To recall these familiar facts should not diminish by one jot our rating of the hardships suffered by men who are thrown out of jobs. They and their families often undergo severe privation before new em­ployment can be found; the new jobs may pay less than the old or be less suitable; too often the displaced man never finds a new opening. Technical progress is con­tinually made at cost to individuals who have committed no fault and committed no avoidable error of judgment. No organ­ized plan has been evolved for preventing such hardships, aside from the schemes devised by some trade unions for tiding their members over mechanical revolutions in their crafts….

 

Forecasting the future is no part of the present task. But we should not close the record without noting that recent develop­ments may appear less satisfactory in ret­rospect than they appear at present.

 

Even on the face of affairs, all is not well. .. . The condition of agriculture, the volume of unemployment, the textile trades, coal mining, the leather industries, present grave problems not only to the people immediately concerned, but also to their fellow citizens. How rapidly these conditions will mend, we do not know. Some may grow worse.

 

Nor can we be sure that the industries now prosperous will prolong indefinitely their recent record of stability. ...If we are to maintain business prosperity, we must continue to earn it month after month and year after year by intelligent effort. The incomes disbursed to consumers, and to wage earners in particular, must be in-creased on a scale sufficient to pay for the swelling volume of consumers' goods sent to market. The credit structure must be kept in due adjustment to the earnings of business enterprises.

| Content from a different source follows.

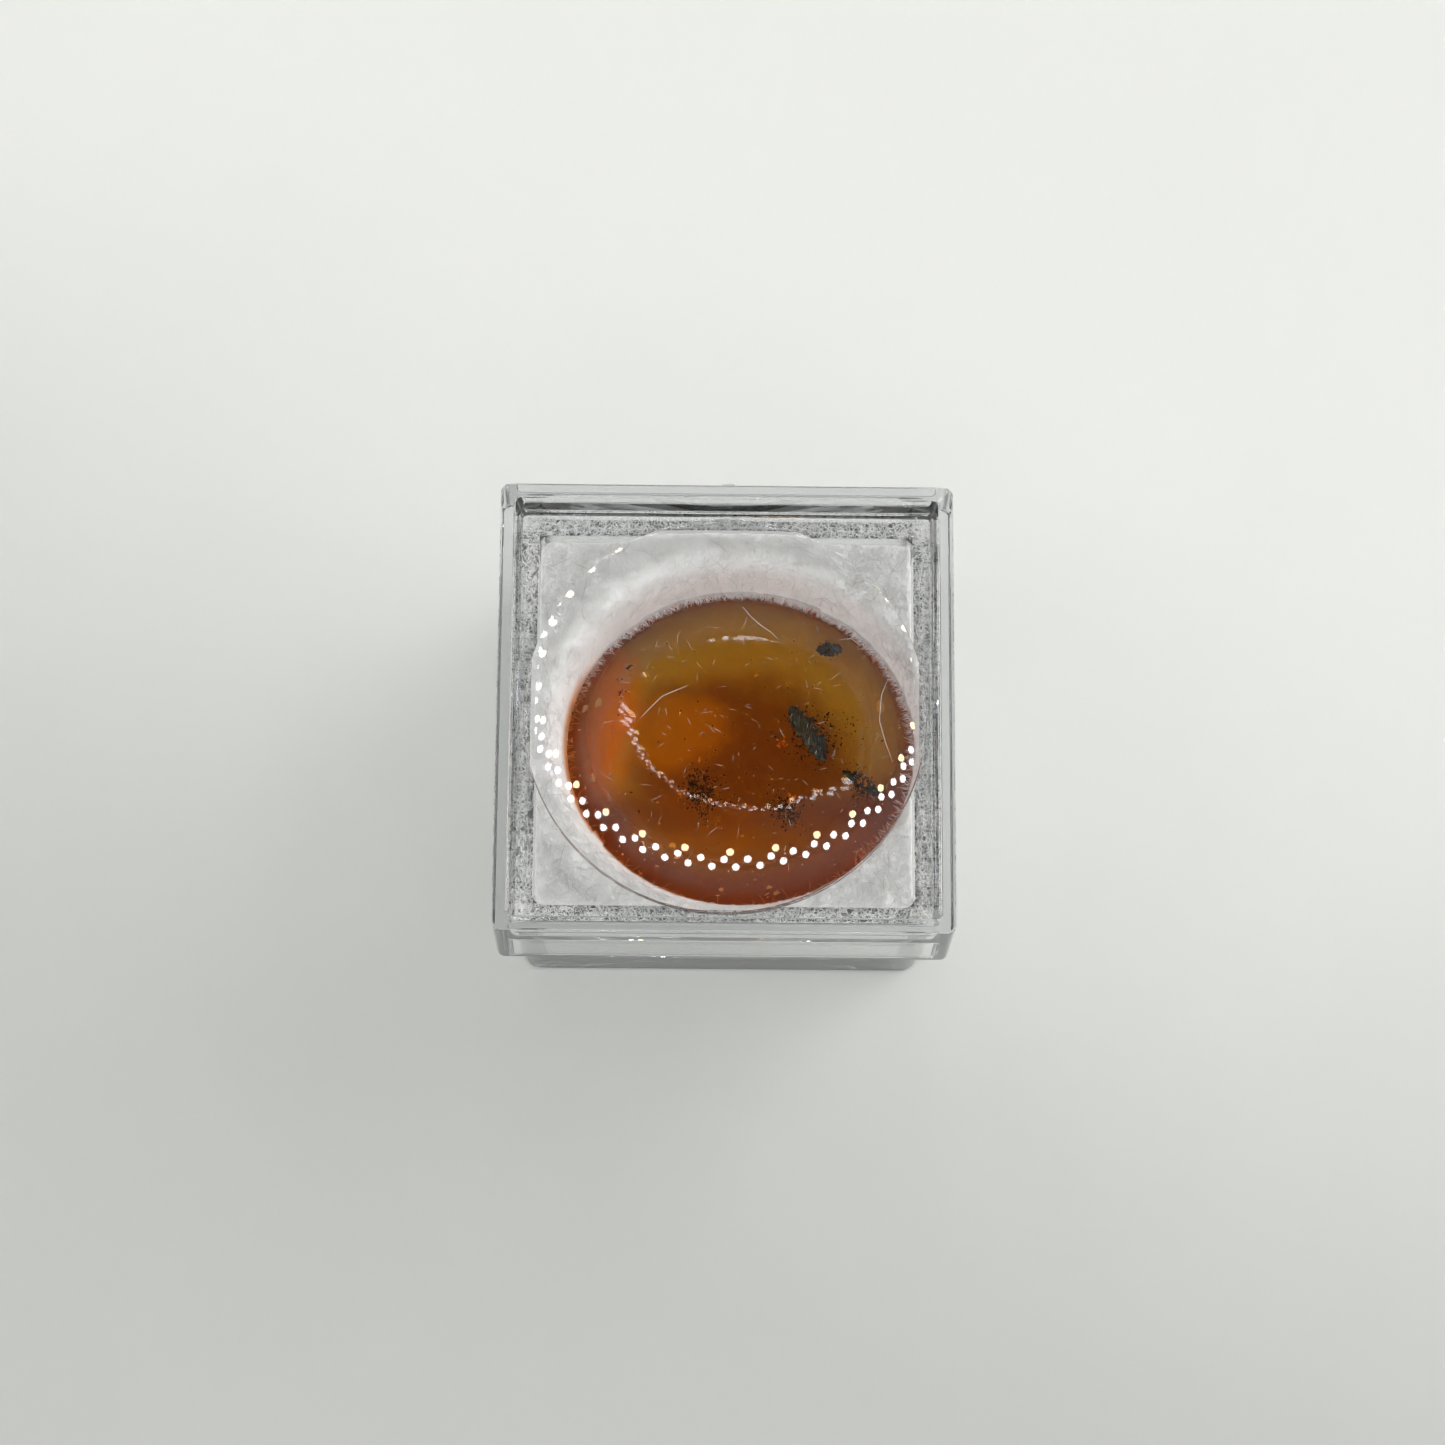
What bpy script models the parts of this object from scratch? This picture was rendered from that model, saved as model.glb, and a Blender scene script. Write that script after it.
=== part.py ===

Security prices must not outrun prospective profits capitalized at the going rate of interest. Commodity stocks must be held in line with current sales. Over-commitments of all sorts must be avoided. The building of new industrial equipment must be not overrapid. These and the similar matters which might b mentioned present delicate problems o management which will find their practical solutions in the daily decisions of business executives.